They drank water, and ate the simplest fare.
Miss Wordsworth had long rendered existence possible for her brother
on the narrowest of means by her unselfish energy and skill in
household management; and "plain living and high thinking" were
equally congenial to the new inmate of the frugal home. Wordsworth
gardened; and all together, or oftenest the poet and his sister,
wandered almost daily over the neighbouring hills. If arrow means
did not prevent them from offering a generous welcome to their few
friends, especially Coleridge and his family, who repeatedly stayed
for months under Wordsworth's roof. Miss Wordsworth's unpublished
letters breathe the very spirit of hospitality in their naive
details of the little sacrifices gladly made for the sake of the
presence of these honoured guests. But for the most part their life
was solitary and uneventful. Books they had few; neighbours almost
none; and Miss Wordsworth's diary of these early years describes a
life seldom paralleled in its intimate dependence on external nature.
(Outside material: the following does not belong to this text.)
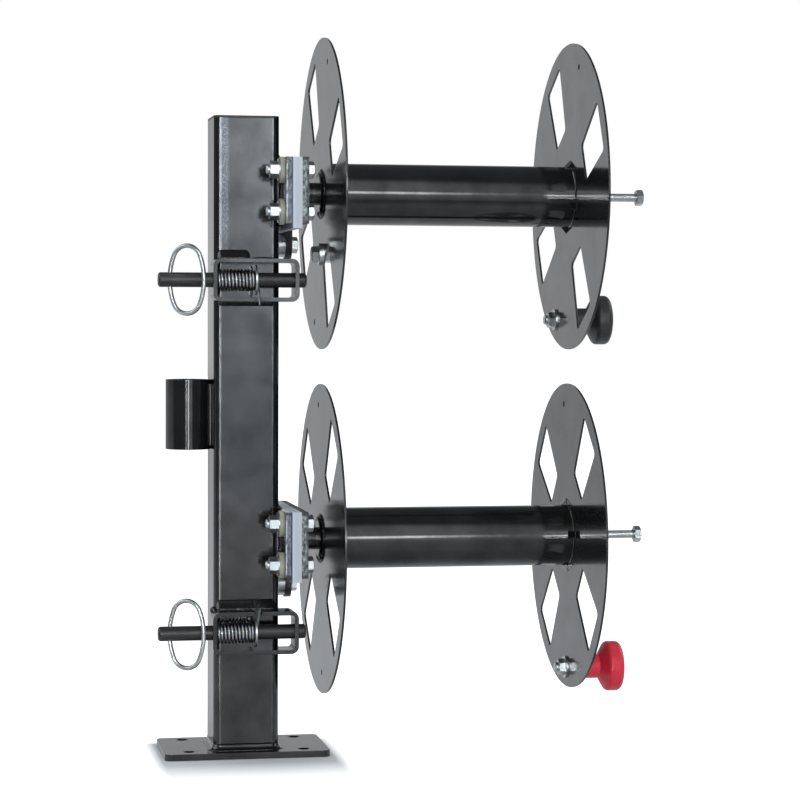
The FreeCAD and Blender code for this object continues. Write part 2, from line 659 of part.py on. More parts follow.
def make_latch_bracket(name, height, notch_side):
    """A slice of rectangular tube, open to the front, welded on the mast's face."""
    body = new_body(name + "_latch_bracket")
    left = "-bracket_left"
    right = "bracket_wide - bracket_left"
    half = "bracket_tall / 2"
    outside = plane_sketch(body, "XZ_Plane", out="mast_side / 2")
    add_rectangle(outside, left, right, "-" + half, half)
    pad(body, outside, "bracket_deep")
    dress(body, "Fillet", corner_edges(body.Shape, ALONG_Y), "Radius", "bracket_corner")
    inside = plane_sketch(body, "XZ_Plane", out="mast_side / 2")
    add_rectangle(inside, left + " + bracket_wall", right + " - bracket_wall",
                  "-%s + bracket_wall" % half, half + " - bracket_wall")
    pocket(body, inside, "bracket_deep", along_normal=True)
    dress(body, "Fillet", corner_edges(body.Shape, ALONG_Y), "Radius", "bracket_corner - bracket_wall")
    plunger_hole = plane_sketch(body, "YZ_Plane")
    add_circle(plunger_hole, "plunger_radius + plunger_clearance", "-plunger_y", "0")
    pocket_both_ways(body, plunger_hole)
    inner_face = "%s * (%s - bracket_wall)" % (notch_side, half)
    notch = plane_sketch(body, "XY_Plane", out=inner_face)
    front = "-mast_side / 2 - bracket_deep"
    back = "cross_pin_radius + notch_past - plunger_y"
    add_rectangle(notch, CROSS_PIN_X + " - notch_wide / 2", CROSS_PIN_X + " + notch_wide / 2",
                  front, back)
    pocket(body, notch, "bracket_wall", along_normal=(notch_side == "1"))
    keep(body, name + "_latch_bracket", height)


def make_plunger(name, height, pin_turn):
    left = "-plunger_left"
    right = "plunger_long - plunger_left"
    edge = "plunger_radius - plunger_chamfer"
    body = new_body(name + "_latch_pin")
    profile = plane_sketch(body, "XY_Plane", up="-plunger_y")
    add_outline(profile, [
        (left, "0"), (left, edge), (left + " + plunger_chamfer", "plunger_radius"),
        (right + " - plunger_chamfer", "plunger_radius"), (right, edge), (right, "0")])
    revolve(body, profile)
    ring_hole = doc.addObject("Part::Cylinder", "ring_hole")
    bind(ring_hole, "Radius", "ring_hole_radius")
    bind(ring_hole, "Height", "4 * plunger_radius")
    bind(ring_hole, "Placement.Base.x", "-ring_hole_left")
    bind(ring_hole, "Placement.Base.y", "-plunger_y")
    bind(ring_hole, "Placement.Base.z", "-2 * plunger_radius")
    pin_hole = cross_cylinder(pin_turn, "cross_pin_radius + pin_hole_clearance",
                              "plunger_radius + 1", "2 * plunger_radius + 2")
    keep(drilled(body, joined([ring_hole, pin_hole])), name + "_latch_pin", height)
    pin = cross_cylinder(pin_turn, "cross_pin_radius", "plunger_radius - 1",
                         "cross_pin_reach + plunger_radius - 1")
    keep(pin, name + "_cross_pin", height)


def cross_cylinder(pin_turn, radius, behind, length):
    """A cylinder across the plunger, starting behind its axis and leaning towards the front."""
    item = doc.addObject("Part::Cylinder", "across")
    item.Placement = FreeCAD.Placement(FreeCAD.Vector(), FreeCAD.Rotation(ALONG_X, 10))
    bind(item, "Placement.Rotation.Angle", pin_turn)
    bind(item, "Radius", radius)
    bind(item, "Height", length)
    bind(item, "Placement.Base.x", CROSS_PIN_X)
    bind(item, "Placement.Base.y", "-plunger_y + (%s) * sin(%s)" % (behind, pin_turn))
    bind(item, "Placement.Base.z", "-(%s) * cos(%s)" % (behind, pin_turn))
    whole = doc.addObject("Part::Compound", "across_pin")
    whole.Links = [item]
    return whole


def arc_from(start, tangent, end):
    """The arc that leaves start along tangent and ends at end."""
    chord = end - start
    along = chord.dot(tangent)
    sideways = chord - tangent * along
    rise = sideways.Length
    normal = sideways * (1 / rise)
    radius = chord.dot(chord) / (2 * rise)
    half_turn = math.atan2(rise, along)
    middle = start + normal * (radius * (1 - math.cos(half_turn))) + tangent * (radius * math.sin(half_turn))
    return Part.Arc(start, middle, end).toShape(), radius


def biarc(start, start_tangent, end, end_tangent):
    """Two arcs with one common tangent between two points with given tangents."""
    across = end - start
    both = start_tangent + end_tangent
    spread = 2 * (1 - start_tangent.dot(end_tangent))
    reach = (math.sqrt(across.dot(both) ** 2 + spread * across.dot(across)) - across.dot(both)) / spread
    middle = (start + end + (start_tangent - end_tangent) * reach) * 0.5
    first, first_radius = arc_from(start, start_tangent, middle)
    second, second_radius = arc_from(end, end_tangent * -1, middle)
    return [first, second], min(first_radius, second_radius)


def spring_path():
    """The spring wire's middle line: straight ends along X and a steady winding between them."""
    wire = 2 * size("spring_wire")
    radius = size("spring_radius")
    turns = size("spring_turns")
    start_x = size("bracket_wall") - size("bracket_left")
    end_x = start_x + size("spring_long")
    bend = size("spring_bend")
    climb = (end_x - start_x - 2 * (wire + bend)) / turns
    slope = math.atan2(climb, 2 * math.pi * radius)
    lead = bend / radius

    def winding(angle):
        x = start_x + wire + bend + climb * angle / (2 * math.pi)
        point = FreeCAD.Vector(x, radius * math.cos(angle), radius * math.sin(angle))
        tangent = FreeCAD.Vector(math.sin(slope), -math.cos(slope) * math.sin(angle),
                                 math.cos(slope) * math.cos(angle))
        return point, tangent

    def on_end(x, angle):
        return FreeCAD.Vector(x, radius * math.cos(angle), radius * math.sin(angle))

    last_angle = 2 * math.pi * turns
    entry = on_end(start_x + wire, -lead)
    leaving = on_end(end_x - wire, last_angle + lead)
    stations = [(entry, ALONG_X)]
    for quarter in range(int(round(4 * turns)) + 1):
        stations.append(winding(quarter * math.pi / 2 * turns / (round(4 * turns) / 4)))
    stations.append((leaving, ALONG_X))
    edges = [Part.makeLine(on_end(start_x, -lead), entry)]
    tightest = radius
    for (start, start_tangent), (end, end_tangent) in zip(stations, stations[1:]):
        pieces, tight = biarc(start, start_tangent, end, end_tangent)
        if edges[-1].Vertexes[-1].Point.distanceToPoint(pieces[0].Vertexes[0].Point) > 1e-6:
            pieces.reverse()
        edges += pieces
        tightest = min(tightest, tight)
    edges.append(Part.makeLine(leaving, on_end(end_x, last_angle + lead)))
    return edges, tightest


def make_spring(name, height):
    edges, tightest = spring_path()
    path = Part.Wire(Part.__sortEdges__(edges))
    start = edges[0].Vertexes[0].Point
    section = Part.Wire([Part.makeCircle(size("spring_wire"), start, ALONG_X)])
    solid = path.makePipeShell([section], True, False)
    spring = doc.addObject("Part::Feature", name + "_spring")
    spring.Shape = solid
    keep(spring, name + "_latch_spring", height)
    bind(spring, "Placement.Base.y", "-plunger_y")
    return path, solid, tightest


def print_spring(path, solid, tightest):
    """Print the wire's tightest bend, its length against its volume and its least gap to itself."""
    wire = size("spring_wire")
    points = path.discretize(Distance=0.5)
    spacing = path.Length / (len(points) - 1)
    apart = int(math.ceil(math.pi * 3 * wire / spacing)) + 2
    least = min(points[i].distanceToPoint(points[j])
                for i in range(len(points)) for j in range(i + apart, len(points)))
    print("spring tightest bend %.2f, wire radius %.2f" % (tightest, wire))
    print("spring volume %.1f, section by length %.1f" % (solid.Volume, math.pi * wire ** 2 * path.Length))
    print("spring least gap to itself %.2f" % (least - 2 * wire))


def make_latch_washer(name, height):
    washer = ring_x((LATCH_WASHER_X, "-plunger_y", "0"), "latch_washer_radius",
                    "plunger_radius + latch_washer_clearance", "latch_washer_thick")
    keep(washer, name + "_latch_washer", height)


def make_pull_ring(name, height):
    """An oval ring of round wire: four tangent arcs, turned forward about its upright strand."""
    tall = size("ring_half_tall")
    wide = size("ring_half_wide")
    end = size("ring_end_radius")
    side = (wide ** 2 + (tall - end) ** 2 - end ** 2) / (2 * (wide - end))
    meet = math.atan2(tall - end, side - wide)

    def at(out, up):
        return FreeCAD.Vector(out + wide, 0, up)

    def on_side(sign, angle):
        return at(sign * (side * math.cos(angle) - (side - wide)), side * math.sin(angle))

    arcs = [Part.Arc(on_side(-1, -meet), on_side(-1, 0), on_side(-1, meet)),
            Part.Arc(on_side(-1, meet), at(0, tall), on_side(1, meet)),
            Part.Arc(on_side(1, meet), on_side(1, 0), on_side(1, -meet)),
            Part.Arc(on_side(1, -meet), at(0, -tall), on_side(-1, -meet))]
    edges = [arc.toShape() for arc in arcs]
    path = Part.Wire(edges)
    start = edges[0].Vertexes[0].Point
    tangent = edges[0].tangentAt(edges[0].FirstParameter)
    section = Part.Wire([Part.makeCircle(size("ring_wire"), start, tangent)])
    ring = doc.addObject("Part::Feature", name + "_ring")
    ring.Shape = path.makePipeShell([section], True, False)
    print("ring volume %.1f, section by length %.1f"
          % (ring.Shape.Volume, math.pi * size("ring_wire") ** 2 * path.Length))
    keep(ring, name + "_pull_ring", height)
    bind(ring, "Placement.Base.x", "-ring_hole_left")
    bind(ring, "Placement.Base.y", "-plunger_y")
    ring.Placement = FreeCAD.Placement(FreeCAD.Vector(), FreeCAD.Rotation(ALONG_Z * -1, 1))
    bind(ring, "Placement.Rotation.Angle", "ring_turn")


def make_latch(name, height, notch_side, pin_turn):
    make_latch_bracket(name, height, notch_side)
    make_plunger(name, height, pin_turn)
    spring = make_spring(name, height)
    if name == "upper":
        print_spring(*spring)
    make_latch_washer(name, height)
    make_pull_ring(name, height)


def make_reel(name):
    height = name + "_axis"
    turn = name + "_turn"
    upper = name == "upper"
    make_plate_stack(name, height)
    make_stack_fasteners(name, height)
    make_terminal(name, height)
    make_spindle(name, height)
    make_hubs(name, height, turn)
    hub_hole = "hub_radius + running_clearance"
    screw_hole = "end_screw_radius + bolt_hole_clearance"
    make_flange(name + "_inner_flange", height, turn, INNER_FLANGE_X, hub_hole, False, upper)
    make_flange(name + "_outer_flange", height, turn, OUTER_FLANGE_X, screw_hole, True, False)
    make_drum(name, height, turn)
    make_end_screw(name, height, turn)
    make_crank(name, height, turn)
    if upper:
        make_lug_bolt(name, height, turn)
    # the upper latch has its cross pin and notch below, the lower latch has them above
    latch_height = height + " - latch_drop"
    if upper:
        make_latch(name, latch_height, "-1", "180 - cross_pin_lean")
    else:
        make_latch(name, latch_height, "1", "cross_pin_lean")


def check_and_write():
    doc.recompute()
    faults = [item.Name for item in doc.Objects
              if "Invalid" in item.State or "Error" in item.State]
    for item in finished:
        if item.Shape.isNull() or not item.Shape.isValid() or not item.Shape.Solids:
            faults.append(item.Label)
    if faults:
        raise RuntimeError("failed: " + ", ".join(faults))
    for item in finished:
        item.Shape.exportStep("parts/%s.step" % item.Label)
        box = item.Shape.BoundBox
        print("%-28s solids %d volume %10.1f  X %.1f..%.1f  Y %.1f..%.1f  Z %.1f..%.1f" % (
            item.Label, len(item.Shape.Solids), item.Shape.Volume, box.XMin, box.XMax,
            box.YMin, box.YMax, box.ZMin, box.ZMax))
    print(len(finished), "pieces")


make_base_plate()
make_mast()
make_mast_cap()
make_receiver_tube()
make_reel("upper")
make_reel("lower")
check_and_write()
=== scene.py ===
import bpy
import json
import math
import random
from mathutils import Matrix, Vector


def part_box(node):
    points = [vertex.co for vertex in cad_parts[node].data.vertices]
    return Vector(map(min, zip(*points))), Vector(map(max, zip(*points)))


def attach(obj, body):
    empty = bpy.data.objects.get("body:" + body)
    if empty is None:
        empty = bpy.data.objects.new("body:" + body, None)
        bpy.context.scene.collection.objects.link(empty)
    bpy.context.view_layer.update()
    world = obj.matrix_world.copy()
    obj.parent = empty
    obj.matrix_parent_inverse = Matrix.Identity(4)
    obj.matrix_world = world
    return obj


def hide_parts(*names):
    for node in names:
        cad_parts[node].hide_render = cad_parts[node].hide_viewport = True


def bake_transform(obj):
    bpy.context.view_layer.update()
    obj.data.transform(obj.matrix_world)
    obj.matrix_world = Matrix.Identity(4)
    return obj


# A pair of welding cable reels on a square mast. Metres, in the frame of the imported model.

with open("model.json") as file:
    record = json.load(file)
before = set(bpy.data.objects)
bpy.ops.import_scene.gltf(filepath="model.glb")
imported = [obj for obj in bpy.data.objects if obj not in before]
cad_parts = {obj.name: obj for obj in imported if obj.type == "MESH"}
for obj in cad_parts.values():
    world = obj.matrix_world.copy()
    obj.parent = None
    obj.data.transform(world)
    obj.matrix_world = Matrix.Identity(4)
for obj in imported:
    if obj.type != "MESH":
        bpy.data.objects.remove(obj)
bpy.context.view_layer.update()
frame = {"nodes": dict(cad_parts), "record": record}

MM = 0.001
SIDES = ("upper", "lower")


# Camera: the photograph's view, fitted to the object's corners

IMAGE_SIZE = 800
FOCAL_PIXELS = 2514.8
CAMERA_PLACE = Vector((-0.3036, -2.4491, 0.4330))
CAMERA_YAW = math.radians(10.646)
CAMERA_PITCH = math.radians(2.023)
CAMERA_ROLL = math.radians(0.197)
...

I take, almost at random, her account of a single day. "November 24,
1801. Read Chaucer. We walked by Gell's cottage. As we were going
along we were stopped at once, at the distance, perhaps, of fifty
yards from our favourite birch-tree; it was yielding to the gust of
wind, with all its tender twigs; the sun shone upon it, and it
glanced in the wind like a flying sunshiny shower.